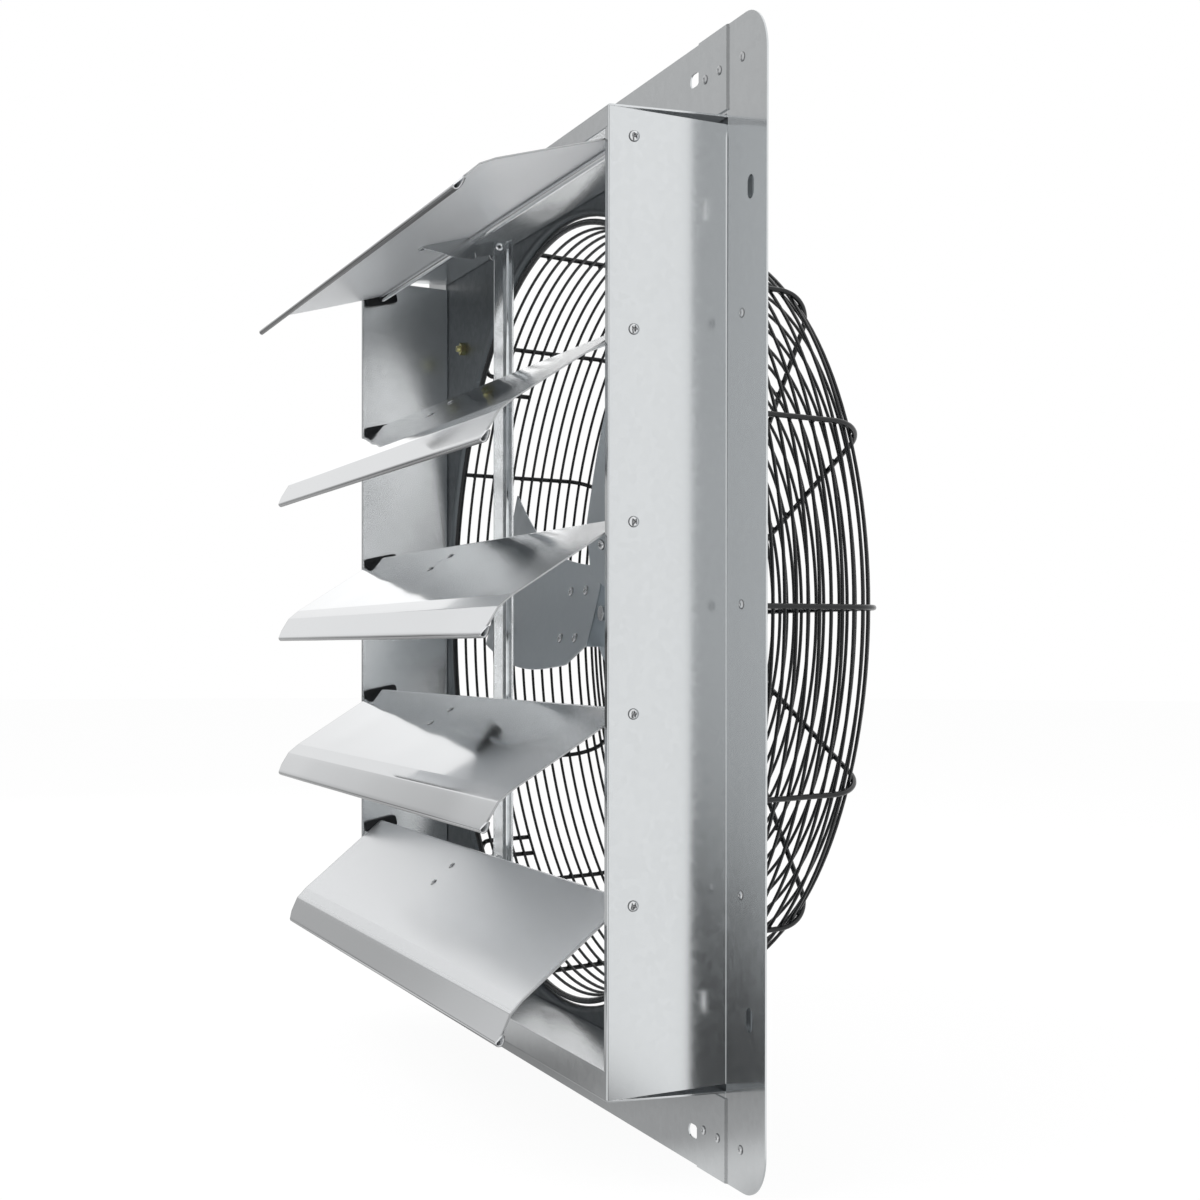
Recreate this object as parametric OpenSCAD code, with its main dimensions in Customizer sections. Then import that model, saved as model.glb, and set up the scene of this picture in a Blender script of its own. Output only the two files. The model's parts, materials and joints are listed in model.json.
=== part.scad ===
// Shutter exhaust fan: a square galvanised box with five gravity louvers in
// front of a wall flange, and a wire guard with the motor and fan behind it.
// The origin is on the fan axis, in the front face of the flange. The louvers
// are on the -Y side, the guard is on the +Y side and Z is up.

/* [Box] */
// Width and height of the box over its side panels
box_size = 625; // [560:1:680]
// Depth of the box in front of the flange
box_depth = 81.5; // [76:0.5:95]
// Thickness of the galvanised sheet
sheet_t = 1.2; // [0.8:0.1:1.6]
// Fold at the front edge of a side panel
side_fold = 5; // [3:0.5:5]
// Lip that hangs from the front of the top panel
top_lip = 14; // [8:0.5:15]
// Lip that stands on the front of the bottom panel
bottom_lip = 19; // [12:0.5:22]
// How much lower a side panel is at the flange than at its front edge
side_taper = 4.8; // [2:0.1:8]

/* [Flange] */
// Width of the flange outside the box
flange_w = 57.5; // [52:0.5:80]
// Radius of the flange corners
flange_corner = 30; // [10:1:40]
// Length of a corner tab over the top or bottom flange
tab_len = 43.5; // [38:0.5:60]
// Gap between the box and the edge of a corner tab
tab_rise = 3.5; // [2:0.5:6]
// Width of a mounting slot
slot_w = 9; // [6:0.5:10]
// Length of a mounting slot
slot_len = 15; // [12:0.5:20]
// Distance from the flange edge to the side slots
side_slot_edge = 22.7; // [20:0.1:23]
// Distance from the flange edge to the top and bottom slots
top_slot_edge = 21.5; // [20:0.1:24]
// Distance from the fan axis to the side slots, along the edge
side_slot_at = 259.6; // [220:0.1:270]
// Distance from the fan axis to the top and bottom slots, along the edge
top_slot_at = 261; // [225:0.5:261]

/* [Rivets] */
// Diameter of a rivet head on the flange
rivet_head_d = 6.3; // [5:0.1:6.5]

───

* TASK BRIEF *
Copy out every line with the word "that".

* SOLUTION *
Recreate this object as parametric OpenSCAD code, with its main dimensions in Customizer sections. Then import that model, saved as model.glb, and set up the scene of this picture in a Blender script of its own. Output only the two files. The model's parts, materials and joints are listed in model.json.
// Lip that hangs from the front of the top panel
// Lip that stands on the front of the bottom panel